不同的散列方式。
取余法、平方取中法、乘法杂凑法、线性探测法 linear probing、二次探测法 quadratic probing、双散列函数 double hashing、分离链接法 separate chainging。

# Lecture05 - 散列函数

# 简介

散列表 (Hash function/name-address function)

Address = hash (key)，将搜索的复杂度降到常数复杂度 O (C)

如何解决冲突？

α=n / b

n 是元素个数，b 是桶的数目

# 散列函数

# 取余法

大小通常取最大质数，避免造成散列中存在始终未用到的部分。

# 平方取中法

先进行原来的数据进行平方，然后取八进制，再选取中间的合适部分。

# 乘法杂凑函数

M 是表长？
用一个无理数乘 key 值然后丢掉整数得到小数部分。

# 针对字符串 - 1

to add up the ASCII (or Unicode) value of the characters in the string. 把字符串中的每一个字符的 ASCII 值或者 Unicode 值相加

	public static int hash( String Key, int tableSize ) {
	int hashVal = 0;
	for( int i = 0; i < Key.length( ); i++ )
	hashVal += Key.charAt( i );
	return hashVal % tableSize;
	}

如果字符串长度很短，那么会集中在前面的散列表

# 针对字符串 - 2

前面乘一个乘数，把数据打散

# 如何解决散列表冲突问题

碰撞的两个 (或多个) 关键码称为同义词，即 H (k1)=H (k2),k1 不等于 k2

# linear Probing (线性探测法)

If hash(key)= d and the bucket is already occupied then we will examine successive buckets d+1, d+2,……m-1, 0, 1, 2, ……d-1, in the array

如果 key 的哈希值是 d，并且 d 对应的位置已经被占据，然后我们会按照线性顺序向后成环形查找

散列表已经满了之后，算法复杂度比较高，需要遍历整个散列表

# 例一

放入 58 的时候和 80 冲突，因此放到下一个 4

同理，放入 35 的时候冲突

计算例一中的平均成功访问次数

58 查 2 次，35 查 4 次

# 例二

线性表示法的弊端 —— 堆积问题

如果一个地方发生了冲突，那么周围的复杂度会迅速升高

查询 35 从位置 2 开始查询，不是的话查询下一个。如果 58 被删除，35 在寻访位置 4 的时候是空的，停止查询。

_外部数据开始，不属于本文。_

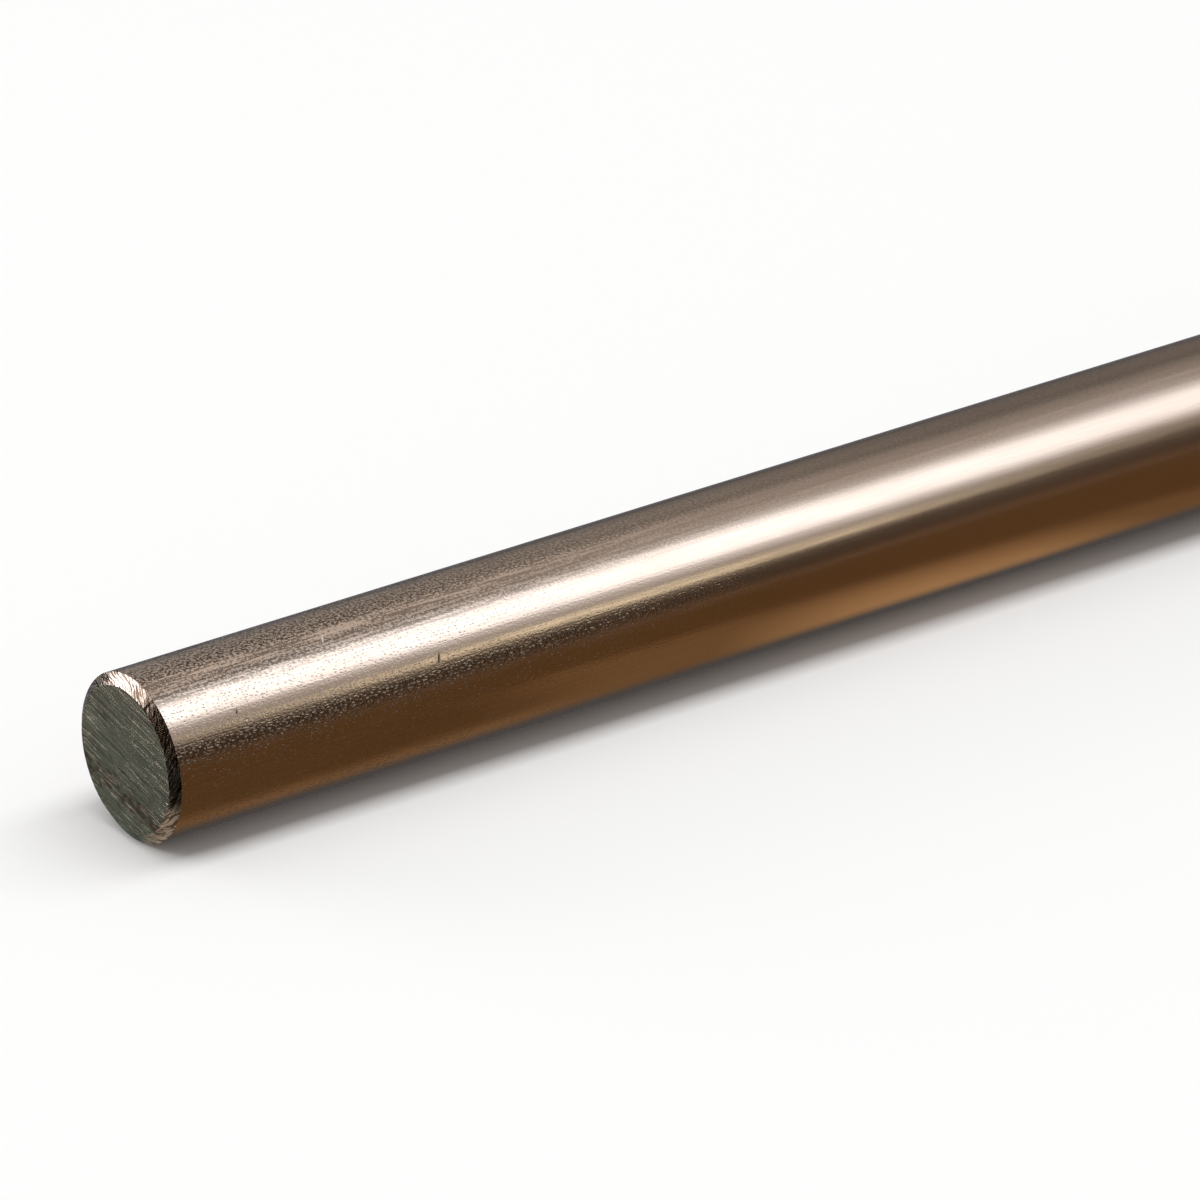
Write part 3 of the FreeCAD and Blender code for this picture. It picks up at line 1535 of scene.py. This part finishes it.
@dataclass(frozen=True)
class Diffuser(ReflectedCard):
    """The overhead lamp's diffuser as the metal mirrors it, even in the middle and faded at its long edges.

    Args:
        height: Height above the floor.
        edges: Its two edges across the bar.
        ends: Where it starts and stops along X.
        tones: Colours from its front edge to its back one.
        slant: How far the tones lean towards the front for each metre along X.
        straight: Where along X they don't lean.
        fade: Where along X it starts and stops to dim.
        bow: How far that lies further along X, for each square metre of the square across the bar.
        dim_share: What is left of the brightness past that.
    """

    height: float = 1.15
    edges: Span = (-1.27, 0.33)
    ends: Span = (-1.0, 1.4)
    tones: Tones = Tones((
        (0.0, (0.36, 0.36, 0.36)),
        (0.17, (0.37, 0.37, 0.37)),
        (0.29, (0.74, 0.79, 0.84)),
        (0.34, (1.28, 1.46, 1.66)),
        (0.39, (1.82, 2.06, 2.34)),
        (0.655, (1.82, 2.06, 2.34)),
        (0.715, (1.28, 1.46, 1.66)),
        (0.78, (0.80, 0.88, 0.96)),
        (0.855, (0.50, 0.52, 0.54)),
        (1.0, (0.43, 0.43, 0.43)),
    ))
    slant: float = 0.7
    straight: float = 0.62
    fade: Span = (0.60, 0.68)
    bow: float = 0.22
    dim_share: float = 0.72

    def make(self) -> None:
        """Hangs the card level."""
        low, high = zip(self.ends, self.edges)
        self.lay("diffuser_card", (*low, self.height), (*high, self.height))

    def tint(self, recipe: Recipe, first: Socket, second: Socket) -> Socket:
        """Goes through the tones across the bar and dims them along it.

        Args:
            recipe: The card's material.
            first: Way along X.
            second: Way across the bar.

        Returns:
            The socket of the colour.
        """
        front, back = self.edges
        along = recipe.maths("SUBTRACT", first, self.straight)
        leaned = recipe.maths("MULTIPLY_ADD", along, self.slant, second)
        share = recipe.maths("DIVIDE", recipe.maths("SUBTRACT", leaned, front), back - front)
        tone = self.tones.read(recipe, share)
        bowed = recipe.maths("MULTIPLY_ADD", recipe.product(second, second), -self.bow, first)
        return recipe.blend(recipe.fall(bowed, self.fade, self.dim_share), BLACK, tone)


@dataclass(frozen=True)
class BackCard(ReflectedCard):
    """A grey card that stands close behind the bar and darkens towards the far end.

    Args:
        away: Distance behind the bar's axis.
        height: Height of the card.
        ends: Where it starts and stops along X.
        tones: Colours from its foot to its top, where it is lightest.
        slant: How far the darkening leans along the bar for each metre up.
        fade: Where the darkening starts and stops along X, at the foot.
        dark_share: What is left of the brightness at the dark end.
        even: Share of the height from which the darkening goes again towards the top.
    """

    away: float = 0.12
    height: float = 0.42
    ends: Span = (-0.10, 1.2)
    tones: Tones = Tones((
        (0.0, (0.135, 0.140, 0.160)),
        (0.014, (0.14, 0.145, 0.160)),
        (0.042, (0.345, 0.34, 0.33)),
        (0.10, (0.385, 0.38, 0.37)),
        (0.19, (0.405, 0.40, 0.39)),
        (0.285, (0.305, 0.305, 0.30)),
        (0.41, (0.555, 0.555, 0.55)),
        (0.61, (0.69, 0.69, 0.68)),
        (1.0, (0.54, 0.54, 0.54)),
    ))
    slant: float = 0.45
    fade: Span = (-0.105, -0.03)
    dark_share: float = 0.42
    even: float = 0.7

    def make(self) -> None:
        """Stands the card up."""
        self.lay("back_card", (self.ends[0], self.away, 0.0), (self.ends[1], self.away, self.height))

    def tint(self, recipe: Recipe, first: Socket, second: Socket) -> Socket:
        """Goes through the tones upwards and darkens them along the bar.

        Args:
            recipe: The card's material.
            first: Way along X.
            second: Height above the floor.

        Returns:
            The socket of the colour.
        """
        tone = self.tones.read(recipe, recipe.maths("DIVIDE", second, self.height))
        leaned = recipe.maths("MULTIPLY_ADD", second, -self.slant, first)
        lift = recipe.rise(second, (self.even * self.height, self.height))
        share = recipe.maths("MAXIMUM", recipe.fall(leaned, self.fade, self.dark_share), lift)
        return recipe.blend(share, BLACK, tone)


@dataclass(frozen=True)
class Bench(ReflectedCard):
    """A brown card on the floor under the drawn skin, lighter close to the bar past its near end.

    Args:
        brown: Its colour away from the bar.
        light_brown: Its colour beside the bar, past the dark stretch at the near end.
        lighten: Distances from the bar's axis between which it goes from one to the other.
        tan_share: How far the brown is lightened evenly, past the dark stretch.
        tan_start: Distances from the near end between which the dark stretch ends.
        tan_reach: Distances from the bar's axis between which the even part ends.
        shade: Distances from the near end between which the light brown starts.
        narrowing: How much closer to the bar the light brown ends for each metre along it.
        straight: Distance from the near end at which that starts from nothing.
        farther: Distances from the near end between which the light brown fades again.
        left_over: What is left of it past that.
        close_brown: Its colour right beside the bar in the dark stretch.
        close: Distances from the bar's axis between which that one ends.
        grey: Its colour under the bar.
        under: Distances from the bar's axis between which that one ends.
        slate: Its colour behind the bar.
        behind: Places across the bar between which it goes over to that one.
    """

    brown: Colour = (0.100, 0.0575, 0.0245)
    light_brown: Colour = (0.43, 0.28, 0.145)
    lighten: Span = (0.0035, 0.0135)
    tan_share: float = 0.20
    tan_start: Span = (0.022, 0.033)
    tan_reach: Span = (0.0095, 0.0125)
    shade: Span = (0.032, 0.056)
    narrowing: float = 0.13
    straight: float = 0.043
    farther: Span = (0.060, 0.075)
    left_over: float = 0.25
    close_brown: Colour = (0.20, 0.125, 0.062)
    close: Span = (0.0040, 0.0058)
    grey: Colour = (0.075, 0.078, 0.082)
    under: Span = (0.0027, 0.0044)
    slate: Colour = (0.135, 0.140, 0.160)
    behind: Span = (0.004, 0.012)

    def make(self, near: float, far: float) -> None:
        """Lays the card.

        Args:
            near: Where it starts along X.
            far: Where it stops along X.
        """
        self.lay_on_floor("bench_card", near, far)

    def tint(self, recipe: Recipe, first: Socket, second: Socket) -> Socket:
        """Lightens the brown towards the bar and away from its near end, and greys it under and behind it.

        Args:
            recipe: The card's material.
            first: Way along X.
            second: Way across the bar.

        Returns:
            The socket of the colour.
        """
        from_end = recipe.maths("ADD", first, -CAD_BOX[0].x)
        away = recipe.maths("ABSOLUTE", second)
        close = recipe.product(recipe.fall(away, self.close), recipe.fall(from_end, self.tan_start))
        dark = recipe.blend(close, self.brown, self.close_brown)
        past = recipe.maths("SUBTRACT", from_end, self.straight)
        leaned = recipe.maths("MULTIPLY_ADD", past, self.narrowing, away)
        tan_start = recipe.rise(from_end, self.tan_start, self.tan_share)
        tan = recipe.product(tan_start, recipe.fall(leaned, self.tan_reach))
        light_start = recipe.product(recipe.fall(from_end, self.farther, self.left_over),
                                     recipe.rise(from_end, self.shade))
        light = recipe.product(recipe.fall(leaned, self.lighten), light_start)
        beside = recipe.blend(recipe.maths("MAXIMUM", tan, light), dark, self.light_brown)
        around = recipe.pass_over(away, self.under, self.grey, beside)
        return recipe.pass_over(second, self.behind, around, self.slate)


@dataclass(frozen=True)
class Mat(ReflectedCard):
    """A grey-green card past the near end of the bar, pale beside it and with a black wedge in front.

    Args:
        overlap: How far it goes in under the near end of the bar.
        green: Its colour behind the bar's axis.
        pale: Its colour in front of the bar's axis.
        black: Colour of the wedge.
        white: Its colour behind, farther off.
        plain: Its colour in front of the wedge.
        front: Places across the bar between which it goes from black to pale.
        wedge: Width of the wedge at the bar's end, and how much it widens for each metre past it.
        wedge_edge: Shares of that width between which the wedge ends.
        under: Places across the bar between which it goes from pale to green.
        pale_reach: Distances from the end between which it goes from pale to plain.
        beyond: Distances from the end between which it goes from green to white.
        dim: Its colour well behind the bar.
        dimming: Places across the bar between which it goes over to that one.
    """

    overlap: float = 0.8 * MILLIMETRE
    green: Colour = (0.090, 0.121, 0.113)
    pale: Colour = (0.30, 0.285, 0.255)
    black: Colour = (0.004, 0.003, 0.002)
    white: Colour = (0.56, 0.56, 0.54)
    plain: Colour = (0.12, 0.135, 0.12)
    front: Span = (-0.0057, -0.0040)
    wedge: Span = (0.0054, 0.38)
    wedge_edge: Span = (0.95, 1.25)
    under: Span = (-0.0022, -0.0004)
    pale_reach: Span = (0.0030, 0.0046)
    beyond: Span = (0.0165, 0.022)
    dim: Colour = (0.09, 0.10, 0.085)
    dimming: Span = (0.040, 0.060)

    def make(self, end: float) -> None:
        """Lays the card.

        Args:
            end: Where it stops along X, under the bar.
        """
        self.lay_on_floor("mat_card", -CARD_REACH, end)

    def tint(self, recipe: Recipe, first: Socket, second: Socket) -> Socket:
        """Goes from black in front through pale to green and, farther from the end, white behind.

        Args:
            recipe: The card's material.
            first: Way along X.
            second: Way across the bar.

        Returns:
            The socket of the colour.
        """
        past = recipe.maths("ADD", recipe.maths("ABSOLUTE", first), CAD_BOX[0].x)
        behind = recipe.pass_over(past, self.beyond, self.green, self.white)
        behind = recipe.pass_over(second, self.dimming, behind, self.dim)
        beside = recipe.pass_over(past, self.pale_reach, self.pale, self.plain)
        lightened = recipe.pass_over(second, self.under, beside, behind)
        width = recipe.maths("MULTIPLY_ADD", past, self.wedge[1], self.wedge[0])
        share = recipe.maths("DIVIDE", recipe.maths("ABSOLUTE", second), width)
        ahead = recipe.pass_over(share, self.wedge_edge, self.black, self.plain)
        return recipe.pass_over(second, self.front, ahead, lightened)


@dataclass(frozen=True)
class PlainCard(ReflectedCard):
    """A card of one colour, upright or level.

    Args:
        name: Name of the card.
        low: Its lowest corner.
        high: Its highest corner.
        colour: Its colour.
    """

    name: str
    low: Point
    high: Point
    colour: Colour

    def make(self) -> None:
        """Puts the card in its place."""
        self.lay(self.name, self.low, self.high)

    def tint(self, recipe: Recipe, first: Socket, second: Socket) -> Socket:
        """One even colour."""
        return recipe.blend(0.0, self.colour, self.colour)


@dataclass(frozen=True)
class Studio:
    """Pale floor, plain sky, and the lamps and cards round the bar.

    Args:
        floor_colour: Colour of the floor, which the picture's background shows.
        floor_roughness: Its roughness.
        floor_size: Its length and width.
        sky: Level of the even grey sky.
    """

    floor_colour: Colour = (0.94, 0.94, 0.935)
    floor_roughness: float = 0.9
    floor_size: float = 60.0
    sky: float = 0.50

    def floor(self) -> None:
        """Lays the pale floor."""
        half = self.floor_size / 2
        mesh = bpy.data.meshes.new("pale_floor")
        corners, _ = rectangle(Vector((-half, -half, 0)), Vector((half, half, 0)))
        mesh.from_pydata(corners, [], [(0, 1, 2, 3)])
        recipe = Recipe("pale_floor")
        recipe.shader.inputs["Base Color"].default_value = (*self.floor_colour, 1.0)
        recipe.shader.inputs["Roughness"].default_value = self.floor_roughness
        recipe.shader.inputs["Specular IOR Level"].default_value = 0.0
        mesh.materials.append(recipe.material)
        place_in_scene("pale_floor", mesh)

    def world(self) -> None:
        """Hangs an even grey sky round the scene."""
        world = bpy.data.worlds.new("studio")
        world.use_nodes = True
        sky = world.node_tree.nodes["Background"]
        sky.inputs["Color"].default_value = (self.sky, self.sky, self.sky, 1.0)
        sky.inputs["Strength"].default_value = 1.0
        bpy.context.scene.world = world

    def lamps(self) -> list[Softbox]:
        """The two lamps, one overhead and one low behind the near end."""
        return [
            Softbox("overhead_softbox", (0.0, -0.205, 1.33), (3.2, 0.58), 2.8),
            Softbox("low_panel", (-0.63, 0.86, 0.30), (0.72, 0.40), 2.4),
        ]

    def plain_cards(self, far: float) -> list[PlainCard]:
        """Cards of one colour: two light ones, one for the low lamp, a black one and one past the far end.

        Args:
            far: Where the card past the far end starts along X.

        Returns:
            The cards.
        """
        far_low, far_high = (far, -CARD_REACH, CARD_HEIGHT), (CARD_REACH, CARD_REACH, CARD_HEIGHT)
        return [
            PlainCard("warm_card", (0.036, -0.25, 0.146), (0.088, -0.25, 0.206), (1.02, 1.01, 0.82)),
            PlainCard("panel_card", (-1.21, 0.86, 0.09), (-0.25, 0.86, 0.53), (3.3, 3.5, 3.9)),
            PlainCard("left_light_card", (-0.95, 0.27, 0.34), (-0.95, 0.66, 0.56), (1.7, 1.7, 1.75)),
            PlainCard("far_mat_card", far_low, far_high, (0.13, 0.14, 0.125)),
            PlainCard("left_black_card", (-0.93, -0.90, 0.0), (-0.93, 0.14, 0.50), (0.015, 0.010, 0.006)),
        ]

    def make(self, bar: BronzeBar) -> None:
        """Sets up the studio.

        Args:
            bar: The bar that it is set up for.
        """
        self.floor()
        self.world()
        for lamp in self.lamps():
            lamp.make(Vector((0, 0, bar.axis_height)))
        mat = Mat()
        inner = bar.length / 2 - mat.overlap
        mat.make(-inner)
        Bench().make(-inner, inner)
        for card in (Surround(), BackCard(), Diffuser(), *self.plain_cards(inner)):
            card.make()


def main() -> None:
    """Builds the bar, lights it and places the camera."""
    logging.basicConfig(level=logging.INFO, format="%(message)s")
    bpy.context.scene.view_settings.view_transform = "Standard"
    sizes = BronzeBar.from_frame()
    bar = sizes.make()
    triangles = sum(len(face.vertices) - 2 for face in bar.data.polygons)
    LOG.info("%s: %d triangles, %.1f mm long, %.1f mm thick", bar.name, triangles,
             sizes.length / MILLIMETRE, 2 * sizes.radius / MILLIMETRE)
    Studio().make(sizes)
    Viewpoint().make(Vector((-sizes.length / 2, 0, sizes.axis_height)))


if __name__ == "__main__":
    main()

不能直接删除线性表中的数据，应该是进行标记，标志该元素已经删除。

# 线性探测法的 c++ 实现

	//hashtable 的构造方法
	template<class E,class K>//E 和 K 需要被实例化后，这个类才能被调用。
	HashTable<E,K>::HashTable(int divisor){
	D = divisor;
	ht = new E[D];
	empty= new bool[D];
	for(int i=0;i<D;i++)
	empty[i] = true;
	}

	template<class E,class K>
	int HashTable<E,K>::hSearch(const K&k)const {
	int i= % D;//home bucket
	int j= i ; //start at home bucket
	do {
	if(empty[j] \|\| ht[j]==k) return j;//fit
	j= (j+1) % D; //next bucket
	} while(j != i); //returned to home? 是否循环完成一遍
	return j; //table full;
	}

	// 参数进行引用 K&k
	template<class E,class K>
	bool HashTable<E,K>::Search(const K&k,E&e)const{
	//put element that matches k in e.
	//return false if no match.
	int b= hSearch(k);
	if(empty[b]\|\|Hash(ht[b])!=k)return false;
	e=ht[b];
	return true;
	}

	template<class E,class K>
	HashTable<E,K>& HashTable<E,K>::Insert(const E& e) {
	K k=Hash(e);//extract key
	int b=hSearch(k);
	if(empty[b]){
	empty[b]=false;
	ht[b]=e;
	return *this;
	}
	throw NoMem(); //table full
	}

# 二次探测法 (Quadratic probing)

quadratic 平方

注意，平方如果冲突之后，是在原来的位置 - 1， -4， -9 进行循环的

# 实现方法

	public interface Hashable {
	int hash(int tableSize);
	}
	class HashEntry {
	Hashable element;
	boolean isActive;
	public HashEntry(Hashable e){this(e, true);
	}
	public HashEntry(Hashable e, boolean i) {
	this.element = e;
	this.isActive = i;
	}
	}
	public class QuadraticProbingHashTable {
	public QuadraticProbingHashable()
	public QuadraticProbingHashable(int size)
	public void makeEmpty( )

	public Hashable find(Hashable x)
	public void insert(Hashable x)
	public void remove(Hashable x)

	public static int hash(String key, int tableSize)
	private static final int DEFAULT_TABLE_SIZE = 11;

	protected HashEntry [ ] array; private int currentSize;
	private void allocateArray(int arraySize )
	private boolean isActive( int currentPos )
	private int findPos( Hashable x )
	private void rehash( )// 需要扩大 hash 表大小的时候，再哈希
	private static int nextPrime( int n )
	private static boolean isPrime( int n )
	}

# 双散列哈希 (Double Hashing)

If hash1(k)= d and the bucket is already occupied then we will counting hash2(k) = c, examine successive buckets d+c, d+2c, d+3c……，in the array

如果 k 的第一哈希值为 d，而这个对应的格子已经被占用则我们继续计算 k 的第二哈希值，然后检查 d+c…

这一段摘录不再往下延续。